The changing scene

Walking to Anvil Point, probably five out of the seven days in the week has become so standard for us that, like any regular route, minute changes in the scene are very obvious: the emergence of plants in flower, the appearance of migratory bird, the look of the hedgerows, the colour of the sea.  We make little variations to the paths we take, however, and yesterday went up Priest’s Way as far as Belle Vue Farm, then took the stone track to the point where it skirts the quarries and leads into the meadows, before joining the upper coastal path.  

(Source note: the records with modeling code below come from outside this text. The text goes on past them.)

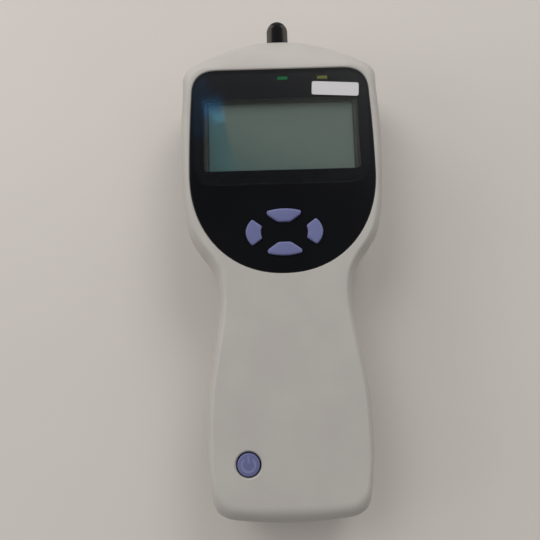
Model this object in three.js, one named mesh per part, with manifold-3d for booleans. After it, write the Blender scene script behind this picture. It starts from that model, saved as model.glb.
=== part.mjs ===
// Hand-held middle-ear pressure tester, lying on its back with its display up.
// Millimetres. X runs across the body, Y from the grip end to the probe, Z up.
// The origin is under the middle of the whole object, on the surface it lies on.

import * as THREE from 'three';
import { mergeVertices } from 'three/addons/utils/BufferGeometryUtils.js';
import Module from 'manifold-3d';

const wasm = await Module();
wasm.setup();

// Housing
const body_length = 190;
const head_width = 80;
const waist_width = 51;
const grip_width = 62;
const front_depth = 17.2;
const rear_depth = 22;
const wall = 2.2;
const seam = 0.3;

// Running and seating clearances, and how far a cutter passes what it cuts
const seat_gap = 0.3;
const slide_gap = 0.3;
const inlay_gap = 0.15;
const overrun = 5;

// Probe
const nose_reach = 9.2;
const nose_diameter = 8.8;
const nose_base_depth = 6.4;
const nose_bore_diameter = 7.4;
const nose_crown = 5.2;
const port_diameter = 1.7;
const collar_diameter = 14.6;
const collar_depth = 7;
const seal_width = 1.5;
const spigot_flange = 1.2;
const holder_diameter = 11;
const holder_length = 18;
const holder_bore_depth = 15.5;
const speaker_length = 3.6;
const microphone_length = 2.4;
const cradle_rib = 1.6;
const cradle_half_width = 9;
const cradle_inset = 3;

// Display panel and what is in it
const panel_thickness = 1.8;
const panel_sink = 0.2;
const panel_rim = 0.85;
const panel_corner = 9.8;
const panel_length = 79.45;
const tray_thickness = 1.9;
const tray_margin = 1.4;
const window_from_side = 5.45;
const window_from_top = 11.95;
const window_above_keys = 15.03;
const window_corner = 1.4;
const indicator_width = 4;
const indicator_height = 1.3;
const indicator_from_top = 3.75;
const green_indicator_x = 1.05;
const yellow_from_side = 18.55;
const led_width = 3;
const led_length = 1.4;
const led_height = 1;

// Protective film and its blank label
const film_thickness = 0.1;
const film_gap = 0.05;
const film_side = 1.6;
const film_length = 44;
const film_corner = 8.4;
const label_width = 18;
const label_height = 5.4;
const label_corner = 0.8;
const label_from_side = 13.75;
const label_from_top = 8.65;
const label_turn = THREE.MathUtils.degToRad(-3.5);

// Liquid crystal module
const lcd_side_margin = 1.8;
const lcd_frame_rise = 4.8;
const lcd_lip = 1.3;
const lcd_mask_side = 1.75;
const lcd_mask_top = 0.8;
const lcd_mask_bottom = -0.2;
const lcd_glass_inset = 0.9;
const lcd_glass_thickness = 2;

// Boards
const board_thickness = 1.6;
const display_board_inset = 3.2;
const main_board_rise = 2;
const main_board_grip_gap = 4.3;
const main_board_post_margin = 3;
const main_board_step_share = 0.56;
const main_board_top_gap = 3;
const main_board_end_gap = 0.8;
const chip_size = 14;
const chip_height = 1.4;
const connector_width = 20;
const connector_length = 5;

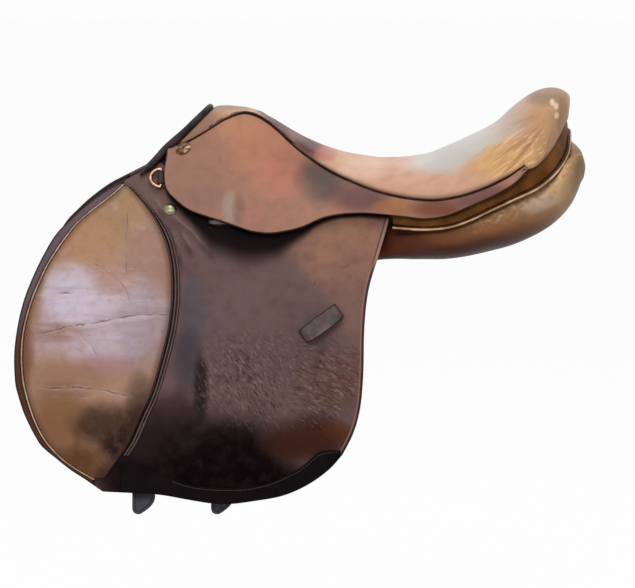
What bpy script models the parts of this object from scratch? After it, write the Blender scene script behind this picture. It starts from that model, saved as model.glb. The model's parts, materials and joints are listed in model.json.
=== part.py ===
"""Close-contact jumping saddle, built from its tree outwards.

Metres. +X runs to the cantle, +Z is up, and the near (left) side is -Y. The origin lies on the
saddle's plane of symmetry, level with the underside of the panels below the lowest part of the seat.
"""
import math

import bmesh
import bpy
from mathutils import Vector

# The two sides of the saddle
NEAR = -1
OFF = 1
SIDE_NAMES = {NEAR: "near", OFF: "off"}

# Flap surface: how far its outer face stands from the middle, at each height
FLAP_FULL_REACH = 0.192
FLAP_KNEE_HALF_WIDTH = 0.066
FLAP_DRAW_IN = FLAP_FULL_REACH - FLAP_KNEE_HALF_WIDTH
FLAP_KNEE_HEIGHT = 0.100
FLAP_CURVE = 0.167

# Leather, wood and steel
FLAP_LEATHER = 0.0040
SKIRT_LEATHER = 0.0035
SEAT_LEATHER = 0.0026
FACING_LEATHER = 0.0030
SWEAT_FLAP_LEATHER = 0.0030
PATCH_LEATHER = 0.0019
SEAT_FOAM = 0.010
RAIL_WIDTH = 0.018
RAIL_THICKNESS = 0.008
HEAD_LENGTH = 0.028
HEAD_THICKNESS = 0.012
PLATE_THICKNESS = 0.0025
SPRING_WIDTH = 0.016
SPRING_THICKNESS = 0.0020
WEB_THICKNESS = 0.0020
SEAT_WEB_WIDTH = 0.050
GIRTH_WEB_WIDTH = 0.036
CANTLE_BOARD_THICKNESS = 0.008
POCKET_LEATHER = 0.0012
CHAPE_LEATHER = 0.0035
SEAT_PIPE_RADIUS = 0.0022
PANEL_PIPE_RADIUS = 0.0032
FACING_PIPE_RADIUS = 0.0034

# Clearances
TOUCH = 0.0003
HINGE_GAP = 0.0006
WEB_CLEARANCE = 0.0010
FOAM_CLEARANCE = 0.0024
FACING_CLEARANCE = 0.0014
FACING_STAND = 0.0028
CHAPE_CLEARANCE = 0.0005

# Depth of each layer below the flap's outer face
OUTER_BILLET_DEPTH = 0.008
MIDDLE_BILLET_DEPTH = 0.013
GIRTH_WEB_DEPTH = 0.0145
GIRTH_WEB_UPPER_DEPTH = 0.0070
POCKET_DEPTH = 0.0172
SWEAT_FLAP_DEPTH = 0.0190
BAR_PLATE_DEPTH = 0.0090

# Flap hinge: a level line just below the skirt and the stirrup bar
FLAP_HINGE_HEIGHT = 0.032
FLAP_HINGE_STAND = 0.003
PAD_CROWN = 0.013
PAD_EDGE = 0.0018
PAD_FULLNESS = 1.25
PAD_BASE_SHARES = (0.94, 0.5, 0.06)
PAD_ROWS = 14
PAD_COLUMNS = 8
KEEPER_LENGTH = 0.050
KEEPER_WIDTH = 0.017
KEEPER_LEATHER = 0.0028
KEEPER_GAP = 0.0078
KEEPER_TILT = math.radians(36)
KEEPER_RAMP = 0.0078
KEEPER_CENTRE = (-0.089, -0.061)
WELT_STRIP_WIDTH = 0.008
WELT_STRIP_LOW = -0.203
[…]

The mud of a few weeks ago has dried to a solid uneven mass at the gate area as the coastal path meets this route and so watching one’s footing is important, or some sunken cattle print, now hardened to near concrete consistency could turn an ankle very easily.  Being distracted by the sound of skylarks and the signs of swallows making landfall means one’s eyes are not on the ground unless forced that way by some sensible person (Helen) saying, “Watch where you are putting your feet.”

Having managed this uneven bit and taking the broad grass track to the boundary of the Durlston Nature reserve, the attention is far more on the sea and soon in view, Anvil Point itself.  It is worth watching the ground here too, for the first orchids are poking their faces above the ground and, here and there, some cowslips and early milkwort too.

You need eyes all around you though because, bending down to see something tiny on the ground, one misses the kestrel above or the peregrine zipping past between you and the sea.  The mesmerising effect of the sun on the sea doesn’t help either, for it would be easy to stand and stare at it for many a long minute whilst the whirling dots of guillemots fly by, with the occasional cormorant more clearly visible against the contrasting sparkling water.

Visitors, near and below the lighthouse, are enjoying freeing themselves from the shackles of town life and breathing the fresh air, but it is the attraction of the sea which makes the occasional walker here need to look and listen with such intent.  Seeing it almost every day of life is something we never take for granted.